CASE BACKGROUND
Adobe Inc. (Adobe) has allegedly engaged in a massive piracy scheme to develop the Nemotron and SlimLM family of large language models (LLMs). Specifically, Adobe partnered with NVIDIA to develop “next-generation NVIDIA AI foundation models,” including the Nemotron family of models trained using millions of books.
No public information exists showing that Adobe or NVIDIA licensed millions of books to train their AI models. Plaintiff alleges Adobe and NVIDIA were only able to obtain such a large number of books by sourcing them from pirated sources, such as Anna’s Archive, a shadow library that purposefully flouts copyright law and illegally distributes millions of copyrighted books.
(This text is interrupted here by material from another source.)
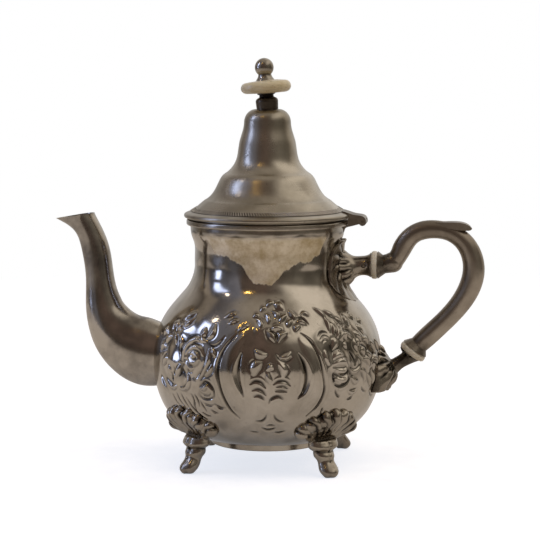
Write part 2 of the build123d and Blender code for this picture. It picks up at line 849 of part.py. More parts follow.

Adobe also acquired the notorious Books3 dataset of nearly 200,000 pirated books to develop its SlimLM LLMs. This dataset is a subset of the SlimPajama dataset that Adobe also acquired. Books3 contains the entirety of copyrighted books from the Bibliotik shadow library that were obtained without the authorization or consent of the authors.
Adobe admits that it must compensate rightsholders, obtain their authorization, and respect their copyrights before including their works in training data for AI models. For example, Adobe’s Firefly AI models are trained on licensed images whose creators are paid on a yearly basis for the inclusion of those images in Firefly’s training data. In contrast, book authors have never received compensation for Adobe’s use, storage, or copying of their works, nor have these authors ever provided Adobe with authorization to use, copy, or store their works. Consequently, Adobe’s claims of “respecting” the creative community ring hollow.
Adobe allegedly benefitted commercially from its acts of massive copyright infringement, including by securing contracts with enterprise customers for use of its LLMs, and by incorporating the infringing Nemotron and SlimLM models into Adobe programs and tools, including Adobe Acrobat.
Through the above acts, Adobe has infringed plaintiff’s copyrighted works, and it continues to do so by continuing to store, copy, use, and process datasets containing copies of plaintiff’s and the proposed Class’s copyrighted books.